→ **Information provided**:
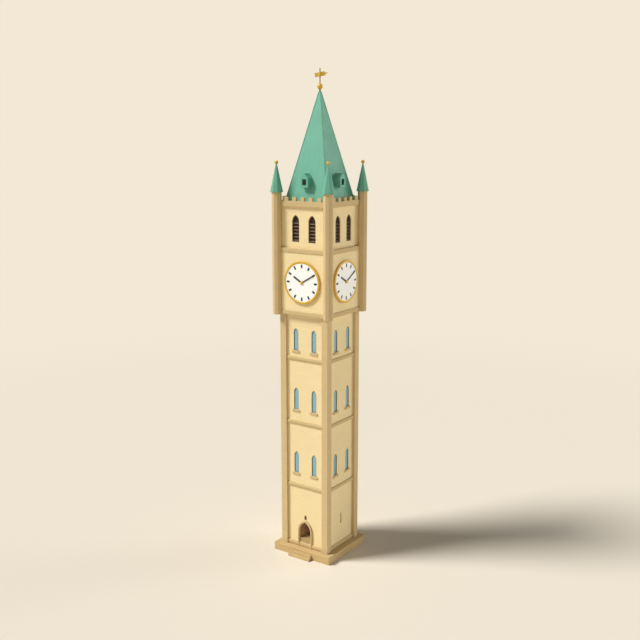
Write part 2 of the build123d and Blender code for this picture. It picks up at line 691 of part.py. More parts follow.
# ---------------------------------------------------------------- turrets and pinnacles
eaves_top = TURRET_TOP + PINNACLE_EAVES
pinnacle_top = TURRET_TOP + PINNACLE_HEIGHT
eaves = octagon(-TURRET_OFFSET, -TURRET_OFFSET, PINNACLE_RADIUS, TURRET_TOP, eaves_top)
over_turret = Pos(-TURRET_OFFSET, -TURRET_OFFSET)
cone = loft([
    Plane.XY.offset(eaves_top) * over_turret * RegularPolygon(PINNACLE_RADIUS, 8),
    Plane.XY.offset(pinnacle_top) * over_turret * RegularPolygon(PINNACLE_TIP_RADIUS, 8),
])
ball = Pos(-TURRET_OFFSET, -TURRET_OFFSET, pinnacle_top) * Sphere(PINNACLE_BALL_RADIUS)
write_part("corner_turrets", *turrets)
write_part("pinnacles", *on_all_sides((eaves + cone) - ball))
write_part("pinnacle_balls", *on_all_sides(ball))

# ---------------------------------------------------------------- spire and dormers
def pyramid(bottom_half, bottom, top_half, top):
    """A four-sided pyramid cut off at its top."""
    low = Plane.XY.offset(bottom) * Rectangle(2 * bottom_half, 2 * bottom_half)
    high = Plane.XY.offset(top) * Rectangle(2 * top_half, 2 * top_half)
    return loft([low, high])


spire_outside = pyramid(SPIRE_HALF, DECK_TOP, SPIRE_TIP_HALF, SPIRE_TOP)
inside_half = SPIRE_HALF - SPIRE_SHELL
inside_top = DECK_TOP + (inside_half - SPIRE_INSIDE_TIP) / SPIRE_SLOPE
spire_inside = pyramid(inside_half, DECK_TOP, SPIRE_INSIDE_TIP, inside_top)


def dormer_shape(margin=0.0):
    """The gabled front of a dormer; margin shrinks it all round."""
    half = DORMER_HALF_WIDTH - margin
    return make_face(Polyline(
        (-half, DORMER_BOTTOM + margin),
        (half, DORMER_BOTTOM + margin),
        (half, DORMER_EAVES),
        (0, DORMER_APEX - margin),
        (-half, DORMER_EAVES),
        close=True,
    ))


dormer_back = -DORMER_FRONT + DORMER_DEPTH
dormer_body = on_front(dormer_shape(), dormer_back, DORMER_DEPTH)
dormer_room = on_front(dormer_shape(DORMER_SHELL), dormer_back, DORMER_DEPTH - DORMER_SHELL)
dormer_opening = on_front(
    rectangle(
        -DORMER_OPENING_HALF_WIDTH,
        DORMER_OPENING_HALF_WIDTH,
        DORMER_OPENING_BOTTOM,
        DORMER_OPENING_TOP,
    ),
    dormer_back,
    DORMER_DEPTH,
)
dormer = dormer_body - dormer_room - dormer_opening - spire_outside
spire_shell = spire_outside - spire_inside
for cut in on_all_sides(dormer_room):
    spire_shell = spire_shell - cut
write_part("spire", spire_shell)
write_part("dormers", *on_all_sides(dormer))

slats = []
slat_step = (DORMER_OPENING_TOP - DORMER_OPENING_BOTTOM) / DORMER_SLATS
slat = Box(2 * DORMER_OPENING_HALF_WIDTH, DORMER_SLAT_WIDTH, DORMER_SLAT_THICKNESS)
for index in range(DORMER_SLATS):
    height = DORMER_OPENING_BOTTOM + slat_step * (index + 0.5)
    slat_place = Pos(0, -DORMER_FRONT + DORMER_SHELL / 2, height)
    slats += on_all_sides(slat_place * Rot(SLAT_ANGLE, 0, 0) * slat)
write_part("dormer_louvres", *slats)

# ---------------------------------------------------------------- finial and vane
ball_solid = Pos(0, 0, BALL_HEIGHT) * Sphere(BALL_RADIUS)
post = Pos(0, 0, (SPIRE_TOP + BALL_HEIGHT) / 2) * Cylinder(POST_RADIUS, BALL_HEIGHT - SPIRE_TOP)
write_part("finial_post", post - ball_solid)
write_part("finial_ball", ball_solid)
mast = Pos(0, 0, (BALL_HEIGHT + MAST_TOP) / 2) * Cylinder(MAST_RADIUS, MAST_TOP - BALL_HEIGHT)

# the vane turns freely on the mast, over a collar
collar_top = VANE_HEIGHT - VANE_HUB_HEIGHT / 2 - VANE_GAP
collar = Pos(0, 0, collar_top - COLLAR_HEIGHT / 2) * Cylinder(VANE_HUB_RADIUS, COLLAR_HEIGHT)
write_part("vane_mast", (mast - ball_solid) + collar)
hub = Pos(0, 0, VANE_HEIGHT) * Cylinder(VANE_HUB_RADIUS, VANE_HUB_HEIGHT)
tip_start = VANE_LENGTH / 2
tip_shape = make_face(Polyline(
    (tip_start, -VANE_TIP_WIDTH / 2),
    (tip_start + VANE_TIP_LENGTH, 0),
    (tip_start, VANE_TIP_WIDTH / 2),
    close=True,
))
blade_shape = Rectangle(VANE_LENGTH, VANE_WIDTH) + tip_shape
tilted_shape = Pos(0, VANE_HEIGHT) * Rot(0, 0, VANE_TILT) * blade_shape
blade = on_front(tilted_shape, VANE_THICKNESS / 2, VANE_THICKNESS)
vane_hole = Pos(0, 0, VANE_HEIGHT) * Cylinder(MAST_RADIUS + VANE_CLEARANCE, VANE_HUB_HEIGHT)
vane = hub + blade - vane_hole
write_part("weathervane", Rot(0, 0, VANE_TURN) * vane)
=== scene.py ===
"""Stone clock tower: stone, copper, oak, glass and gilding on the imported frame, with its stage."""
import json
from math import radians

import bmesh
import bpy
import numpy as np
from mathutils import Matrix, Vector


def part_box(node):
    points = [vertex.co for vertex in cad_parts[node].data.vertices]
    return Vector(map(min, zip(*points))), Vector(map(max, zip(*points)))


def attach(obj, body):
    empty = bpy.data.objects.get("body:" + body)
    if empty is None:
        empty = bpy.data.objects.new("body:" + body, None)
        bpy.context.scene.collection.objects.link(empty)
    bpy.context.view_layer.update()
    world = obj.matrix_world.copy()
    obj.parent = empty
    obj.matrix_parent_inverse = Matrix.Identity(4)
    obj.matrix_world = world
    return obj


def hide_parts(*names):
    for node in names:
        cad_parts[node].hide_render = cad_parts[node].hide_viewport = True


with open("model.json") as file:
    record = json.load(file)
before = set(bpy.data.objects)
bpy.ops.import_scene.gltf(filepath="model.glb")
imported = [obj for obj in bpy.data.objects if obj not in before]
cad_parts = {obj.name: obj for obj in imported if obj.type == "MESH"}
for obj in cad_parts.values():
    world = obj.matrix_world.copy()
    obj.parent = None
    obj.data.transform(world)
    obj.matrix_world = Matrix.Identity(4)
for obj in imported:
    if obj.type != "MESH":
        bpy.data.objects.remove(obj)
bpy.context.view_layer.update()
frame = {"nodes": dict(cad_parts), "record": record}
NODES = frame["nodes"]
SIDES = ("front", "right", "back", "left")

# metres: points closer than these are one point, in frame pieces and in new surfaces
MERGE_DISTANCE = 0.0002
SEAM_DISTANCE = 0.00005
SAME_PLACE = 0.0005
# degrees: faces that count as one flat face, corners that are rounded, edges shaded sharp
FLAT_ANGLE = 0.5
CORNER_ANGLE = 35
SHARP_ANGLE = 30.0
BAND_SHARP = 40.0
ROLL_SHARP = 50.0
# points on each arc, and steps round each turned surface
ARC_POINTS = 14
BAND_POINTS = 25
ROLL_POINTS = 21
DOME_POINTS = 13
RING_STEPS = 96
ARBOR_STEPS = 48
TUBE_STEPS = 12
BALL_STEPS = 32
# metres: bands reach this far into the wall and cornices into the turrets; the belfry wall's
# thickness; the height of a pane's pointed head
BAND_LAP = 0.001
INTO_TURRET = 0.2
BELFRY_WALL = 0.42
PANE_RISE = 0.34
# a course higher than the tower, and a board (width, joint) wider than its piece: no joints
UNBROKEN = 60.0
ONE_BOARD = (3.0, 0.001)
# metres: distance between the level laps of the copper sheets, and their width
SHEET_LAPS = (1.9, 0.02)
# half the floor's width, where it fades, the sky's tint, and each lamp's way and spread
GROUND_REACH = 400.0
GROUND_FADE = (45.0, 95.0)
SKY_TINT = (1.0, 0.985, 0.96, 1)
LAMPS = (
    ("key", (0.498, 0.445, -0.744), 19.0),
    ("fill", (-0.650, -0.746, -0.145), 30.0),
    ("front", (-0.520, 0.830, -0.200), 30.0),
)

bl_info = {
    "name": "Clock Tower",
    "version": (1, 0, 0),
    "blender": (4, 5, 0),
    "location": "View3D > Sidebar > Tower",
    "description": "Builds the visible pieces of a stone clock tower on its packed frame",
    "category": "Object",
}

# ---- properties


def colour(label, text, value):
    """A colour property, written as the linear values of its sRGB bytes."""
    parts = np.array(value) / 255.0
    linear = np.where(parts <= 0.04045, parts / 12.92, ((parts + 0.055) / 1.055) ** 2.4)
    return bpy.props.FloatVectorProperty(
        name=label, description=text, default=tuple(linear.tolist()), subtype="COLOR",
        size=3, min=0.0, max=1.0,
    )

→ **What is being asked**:
Return the opening line of the data and every line after it through the line containing "return loft([low, high])", please, exactly as written and with nothing added.

→ **Result of this exercise**:
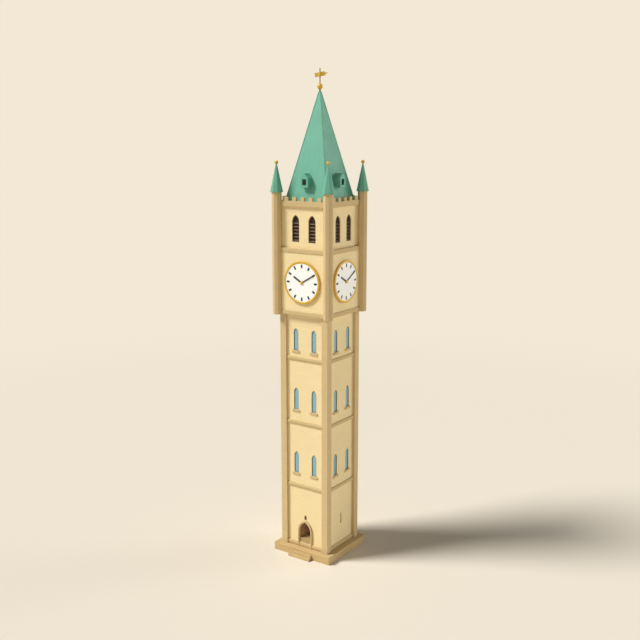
Write part 2 of the build123d and Blender code for this picture. It picks up at line 691 of part.py. More parts follow.
# ---------------------------------------------------------------- turrets and pinnacles
eaves_top = TURRET_TOP + PINNACLE_EAVES
pinnacle_top = TURRET_TOP + PINNACLE_HEIGHT
eaves = octagon(-TURRET_OFFSET, -TURRET_OFFSET, PINNACLE_RADIUS, TURRET_TOP, eaves_top)
over_turret = Pos(-TURRET_OFFSET, -TURRET_OFFSET)
cone = loft([
    Plane.XY.offset(eaves_top) * over_turret * RegularPolygon(PINNACLE_RADIUS, 8),
    Plane.XY.offset(pinnacle_top) * over_turret * RegularPolygon(PINNACLE_TIP_RADIUS, 8),
])
ball = Pos(-TURRET_OFFSET, -TURRET_OFFSET, pinnacle_top) * Sphere(PINNACLE_BALL_RADIUS)
write_part("corner_turrets", *turrets)
write_part("pinnacles", *on_all_sides((eaves + cone) - ball))
write_part("pinnacle_balls", *on_all_sides(ball))

# ---------------------------------------------------------------- spire and dormers
def pyramid(bottom_half, bottom, top_half, top):
    """A four-sided pyramid cut off at its top."""
    low = Plane.XY.offset(bottom) * Rectangle(2 * bottom_half, 2 * bottom_half)
    high = Plane.XY.offset(top) * Rectangle(2 * top_half, 2 * top_half)
    return loft([low, high])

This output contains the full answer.